The second complication is the staircase clearance. In many maisonette layouts, the staircase descends into or alongside the living area. Placing a sofa too close to the bottom landing creates a bottleneck that feels both cramped and slightly hazardous. A walkway clearance of at least 70-90 cm on the traffic side is the reliable minimum; aim for 90 cm if the staircase landing is the main route between floors.

## The Numbers: Sizing a 3-Seater for Your Maisonette Living Area

Measure the room before you look at a single product page. Write down the full length of your proposed sofa wall, the distance from that wall to where you want the coffee table's far edge, and the clear path width on both sides. Then map out where the staircase newel post sits relative to the seating area.

The basic math: a 3-seater at 210-230 cm wide with a seat depth of 60-65 cm, a coffee table gap of 35-40 cm, and the table itself (typically around 120 cm long for a four-person dining-scaled table, or proportionally shorter as a coffee table) should leave at least 70-90 cm of walkway on the open side. If the staircase is on that open side, push the clearance to 90 cm minimum.

Back height is the dimension most buyers underestimate in a tall space. A sofa back at 95-100 cm can block sight-lines to the lower staircase landing and, more practically, make the room feel chopped horizontally. A back height of 80-88 cm keeps the view open and lets the vertical volume of the ceiling read above the sofa rather than behind it.

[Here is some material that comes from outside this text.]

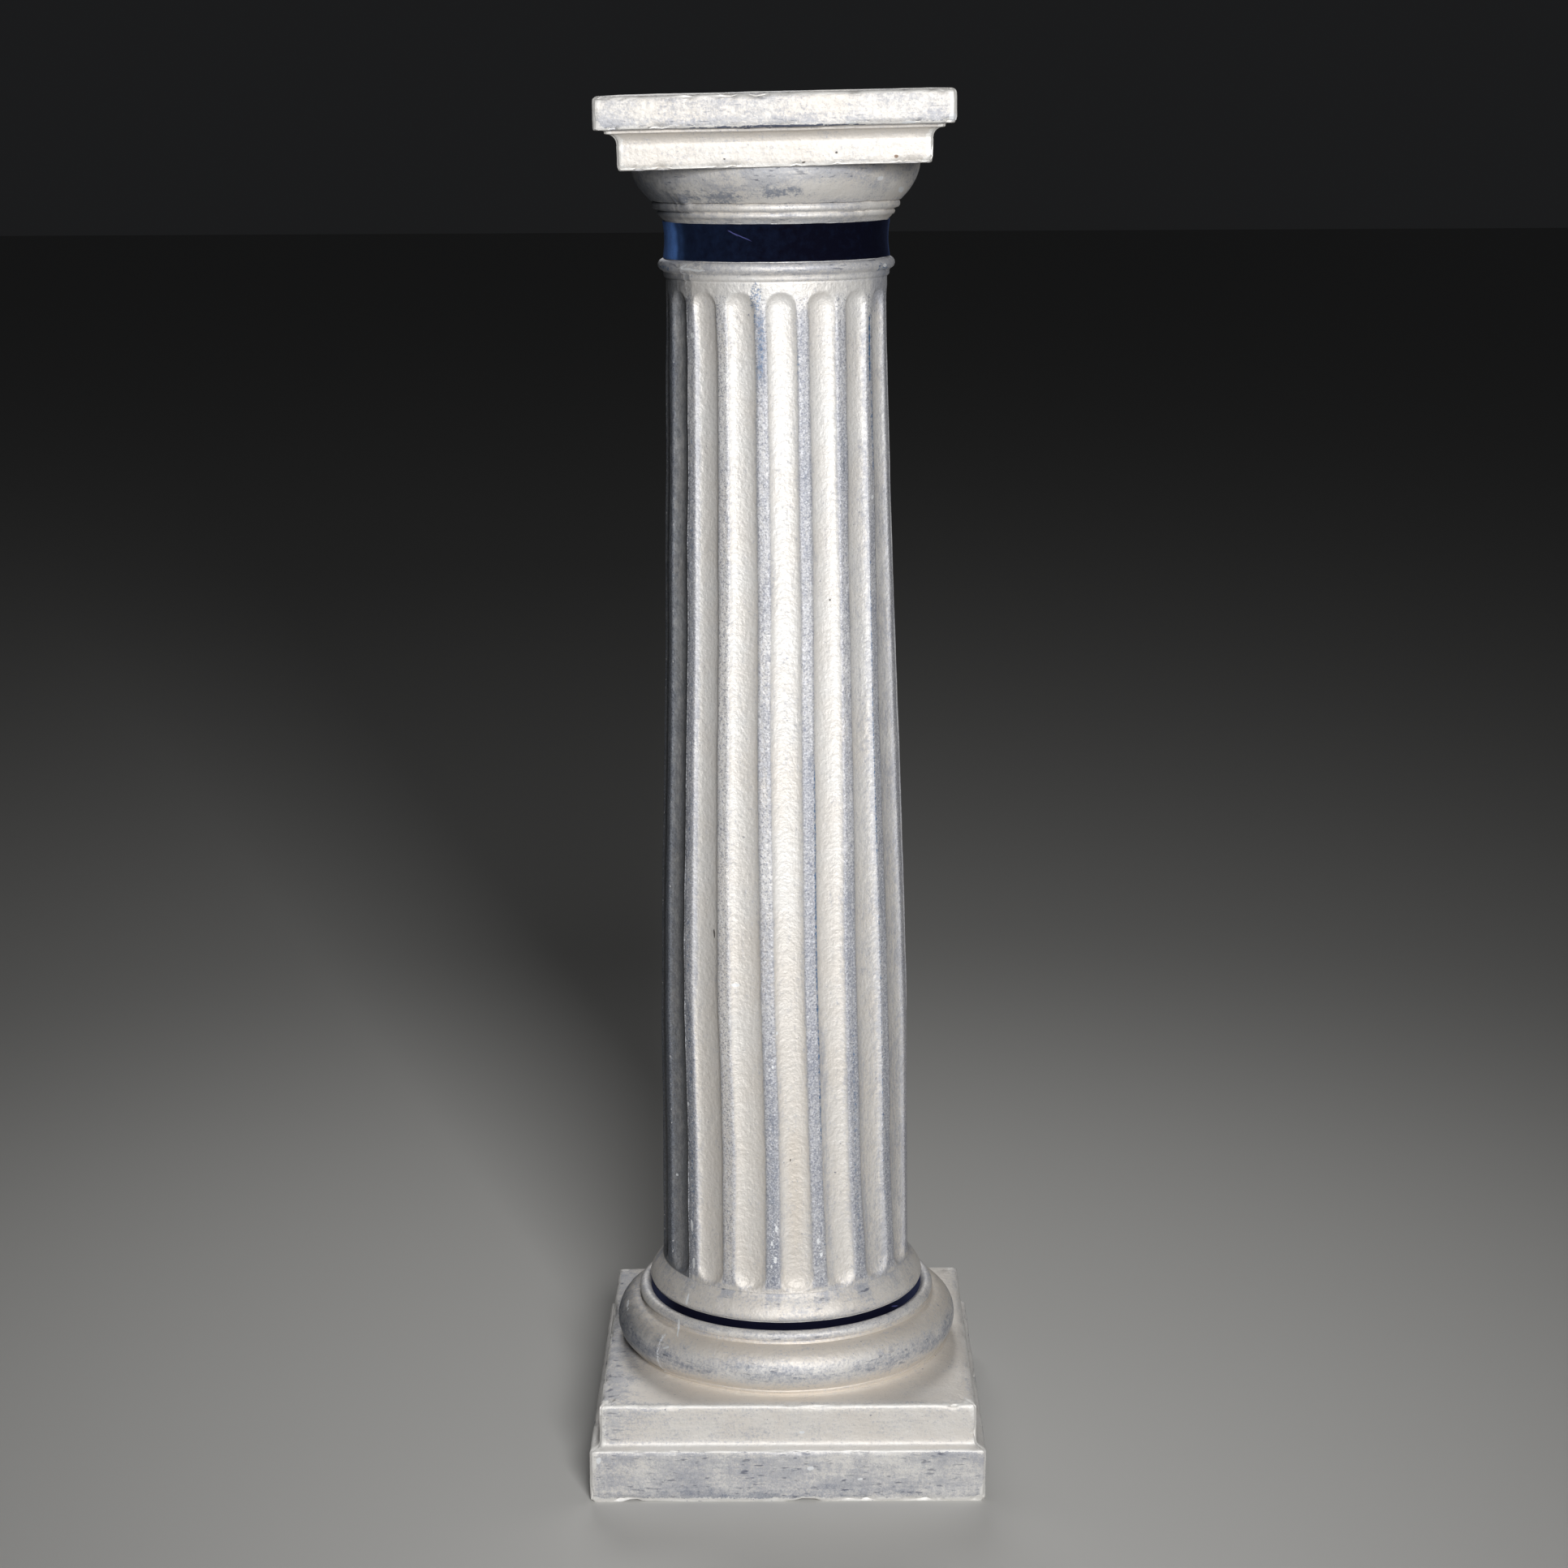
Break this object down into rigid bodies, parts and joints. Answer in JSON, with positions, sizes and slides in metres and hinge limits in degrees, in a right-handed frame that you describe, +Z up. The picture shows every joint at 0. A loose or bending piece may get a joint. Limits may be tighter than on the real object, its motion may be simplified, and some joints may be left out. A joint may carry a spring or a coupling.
{
  "type": "fluted pedestal column",
  "caption": "Free-standing fluted Doric pedestal column with a square abacus, moulded capital, swelling shaft, round base on a stepped square plinth, and two velvet ribbons.",
  "frame": {"origin": "middle of the plinth's flat underside", "axes": "+Z up the column, from the underside to the abacus; -Y is the front seen in the picture; +X to the right of that front, square to the plinth's side"},
  "size_m": [0.3514, 0.3514, 1.2225],
  "materials": {
    "painted_plaster": "satin pearly cream brushed over blue-grey, on cast plaster",
    "navy_velvet": "short-pile velvet"
  },
  "bodies": {
    "root": {"column": "painted_plaster", "neck_ribbon": "navy_velvet", "base_ribbon": "navy_velvet"}
  },
  "joints": []
}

If your living area runs long rather than wide (a layout that appears in some older maisonette blocks) a 230 cm 3-seater floating in the middle of the room (not pushed against the wall) defines the seating zone without consuming the entire floor plan. Leave at least 40-50 cm between the sofa's back and any console or sideboard behind it for comfortable circulation.

## Layout Options: Floating vs Wall-Backed

### The floating arrangement

Floating the sofa roughly in the centre of the living area, with a coffee table in front and a low sideboard or console behind, is the layout that makes best use of a maisonette's proportions. It creates a destination (a room within a room) and the double-height ceiling above the seating zone reads as intentional rather than accidental. The rule of at least 40-50 cm behind the sofa back applies here; less than that and guests will knock their knees on the sideboard every time they stand.

### The wall-backed arrangement

Pushing the sofa against the wall is the default move in smaller flats, and it does work in a maisonette if the staircase is on the opposite side and there is no window or architectural detail the sofa would cover. The advantage is maximum floor space in the centre. The trade-off is that the sofa, sitting against a wall in a tall room, can look marooned. A gallery wall, a pendant light positioned above the coffee table, or a large area rug helps give the arrangement a reason to exist where it is.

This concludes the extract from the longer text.